The four-year-old could have some sizeable targets on the horizon following his recent run of form, with Bergerson mentioning the likes of the Coupland’s Bakeries Mile (Group 3, 1600m) in November or the newly-instated Karaka Million 4YO Mile (1600m) early in 2024 to be possibilities.

“He’s pretty well in at the handicaps at the moment, so he’s got a lot of options for him going forward,” he said.

Te Akau Racing also produced another victor in Hayate earlier in the card.

The Maurice five-year-old raced a distant third in the running behind Drum Major and Champagne Lola but challenged and out-toughened the pair in the straight to power away for a two-and-a-quarter length victory under Niranjan Parmar.

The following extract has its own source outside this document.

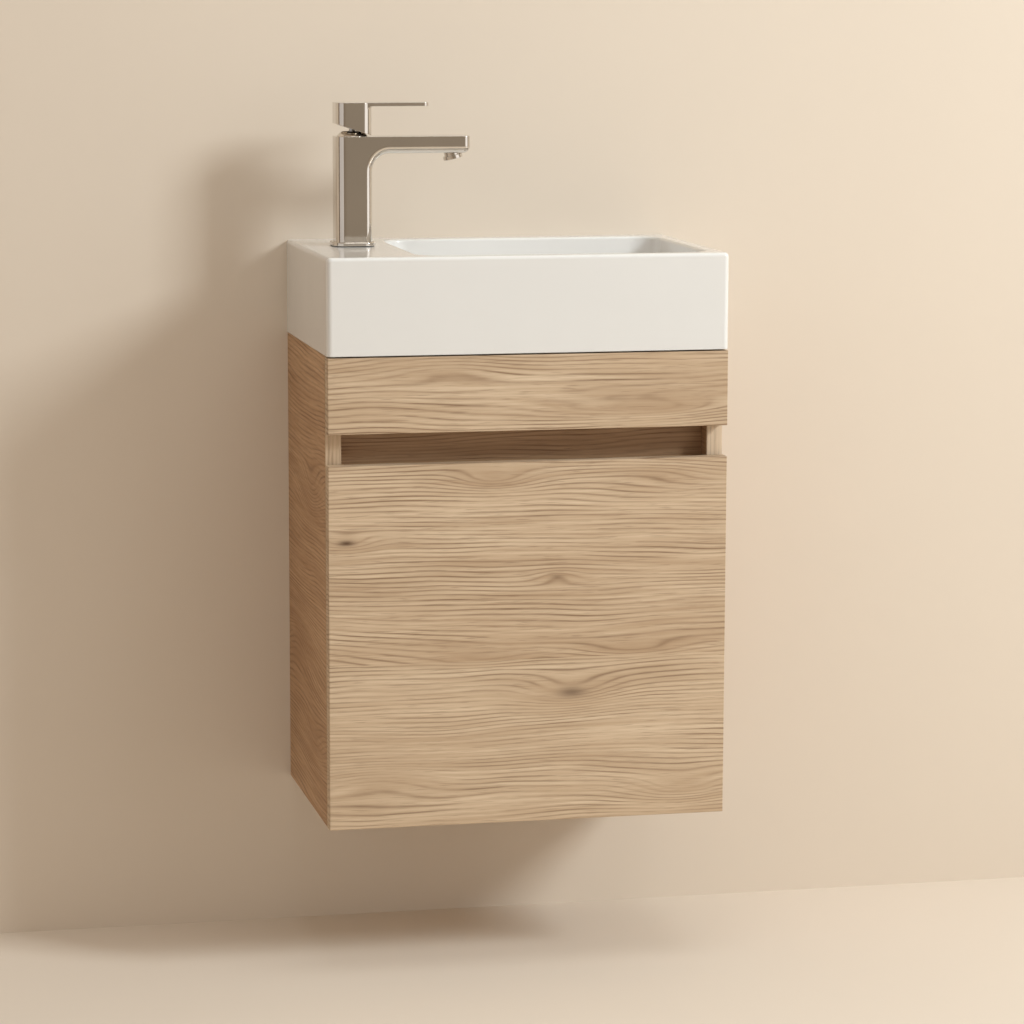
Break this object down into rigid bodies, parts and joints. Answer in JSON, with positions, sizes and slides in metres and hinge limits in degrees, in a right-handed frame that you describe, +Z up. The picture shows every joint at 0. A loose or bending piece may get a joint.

“She seems to mix her form a bit, we gave her a freshen-up and her work at home was really good when we tried a few different things, so it’s good to see her back in the winner’s circle,” Bergerson said.

The Te Akau stable was also represented at the Cambridge meeting by placegetters Our Milly Bee and Ragamuffin, the former producing her fifth minor placing.

“She always seems to be half a shade slow which lets her down, she’s not the biggest horse but she tries hard,” Bergerson said.

“She sort of had to shove her way into the clear and ran on nice enough, we might try her over a bit more ground.”

Stablemate Ragamuffin was denied a third career win when Super Time just held the Belardo gelding out by a short neck.

“It was a nice effort, he was dropping back to Rating 60 and Parmar gave him a lovely run, he just unfortunately wasn’t able to peg back that winner,” Bergerson said.